Start of Entries shown

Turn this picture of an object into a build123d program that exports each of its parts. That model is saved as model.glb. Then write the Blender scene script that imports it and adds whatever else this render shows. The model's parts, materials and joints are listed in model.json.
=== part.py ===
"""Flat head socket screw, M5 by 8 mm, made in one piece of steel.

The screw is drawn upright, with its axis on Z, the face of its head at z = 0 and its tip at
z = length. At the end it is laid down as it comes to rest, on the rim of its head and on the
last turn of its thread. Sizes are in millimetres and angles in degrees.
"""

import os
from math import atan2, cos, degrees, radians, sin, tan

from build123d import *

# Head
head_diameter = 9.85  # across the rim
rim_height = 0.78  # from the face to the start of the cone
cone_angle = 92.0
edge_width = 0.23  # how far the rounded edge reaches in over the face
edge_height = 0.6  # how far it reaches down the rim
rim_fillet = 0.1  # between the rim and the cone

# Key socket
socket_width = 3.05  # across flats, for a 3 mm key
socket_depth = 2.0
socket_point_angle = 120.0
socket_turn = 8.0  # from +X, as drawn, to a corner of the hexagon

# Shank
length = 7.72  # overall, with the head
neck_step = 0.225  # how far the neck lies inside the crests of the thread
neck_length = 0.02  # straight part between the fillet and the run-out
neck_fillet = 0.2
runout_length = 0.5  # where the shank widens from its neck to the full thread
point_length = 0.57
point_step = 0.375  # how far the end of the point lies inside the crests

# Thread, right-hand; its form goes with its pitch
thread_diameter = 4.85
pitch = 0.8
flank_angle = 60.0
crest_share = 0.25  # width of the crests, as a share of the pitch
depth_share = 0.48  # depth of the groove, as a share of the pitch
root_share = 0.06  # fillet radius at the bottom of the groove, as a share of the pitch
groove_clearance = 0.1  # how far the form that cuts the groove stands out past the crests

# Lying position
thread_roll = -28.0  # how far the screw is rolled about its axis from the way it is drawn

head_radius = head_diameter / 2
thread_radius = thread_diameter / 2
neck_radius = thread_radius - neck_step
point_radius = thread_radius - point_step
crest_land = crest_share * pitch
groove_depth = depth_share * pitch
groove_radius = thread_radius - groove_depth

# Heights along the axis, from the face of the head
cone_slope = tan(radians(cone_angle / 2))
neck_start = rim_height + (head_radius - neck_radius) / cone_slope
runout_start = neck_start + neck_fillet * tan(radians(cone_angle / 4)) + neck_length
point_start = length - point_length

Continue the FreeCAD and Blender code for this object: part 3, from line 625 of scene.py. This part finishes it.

End of Entries shown

* [Aim]: Exactly reproduce every line of the records.

* [Reply to the exercise]:
Turn this picture of an object into a build123d program that exports each of its parts. That model is saved as model.glb. Then write the Blender scene script that imports it and adds whatever else this render shows. The model's parts, materials and joints are listed in model.json.
=== part.py ===
"""Flat head socket screw, M5 by 8 mm, made in one piece of steel.

The screw is drawn upright, with its axis on Z, the face of its head at z = 0 and its tip at
z = length. At the end it is laid down as it comes to rest, on the rim of its head and on the
last turn of its thread. Sizes are in millimetres and angles in degrees.
"""

import os
from math import atan2, cos, degrees, radians, sin, tan

from build123d import *

# Head
head_diameter = 9.85  # across the rim
rim_height = 0.78  # from the face to the start of the cone
cone_angle = 92.0
edge_width = 0.23  # how far the rounded edge reaches in over the face
edge_height = 0.6  # how far it reaches down the rim
rim_fillet = 0.1  # between the rim and the cone

# Key socket
socket_width = 3.05  # across flats, for a 3 mm key
socket_depth = 2.0
socket_point_angle = 120.0
socket_turn = 8.0  # from +X, as drawn, to a corner of the hexagon

# Shank
length = 7.72  # overall, with the head
neck_step = 0.225  # how far the neck lies inside the crests of the thread
neck_length = 0.02  # straight part between the fillet and the run-out
neck_fillet = 0.2
runout_length = 0.5  # where the shank widens from its neck to the full thread
point_length = 0.57
point_step = 0.375  # how far the end of the point lies inside the crests

# Thread, right-hand; its form goes with its pitch
thread_diameter = 4.85
pitch = 0.8
flank_angle = 60.0
crest_share = 0.25  # width of the crests, as a share of the pitch
depth_share = 0.48  # depth of the groove, as a share of the pitch
root_share = 0.06  # fillet radius at the bottom of the groove, as a share of the pitch
groove_clearance = 0.1  # how far the form that cuts the groove stands out past the crests

# Lying position
thread_roll = -28.0  # how far the screw is rolled about its axis from the way it is drawn

head_radius = head_diameter / 2
thread_radius = thread_diameter / 2
neck_radius = thread_radius - neck_step
point_radius = thread_radius - point_step
crest_land = crest_share * pitch
groove_depth = depth_share * pitch
groove_radius = thread_radius - groove_depth

# Heights along the axis, from the face of the head
cone_slope = tan(radians(cone_angle / 2))
neck_start = rim_height + (head_radius - neck_radius) / cone_slope
runout_start = neck_start + neck_fillet * tan(radians(cone_angle / 4)) + neck_length
point_start = length - point_length

Continue the FreeCAD and Blender code for this object: part 3, from line 625 of scene.py. This part finishes it.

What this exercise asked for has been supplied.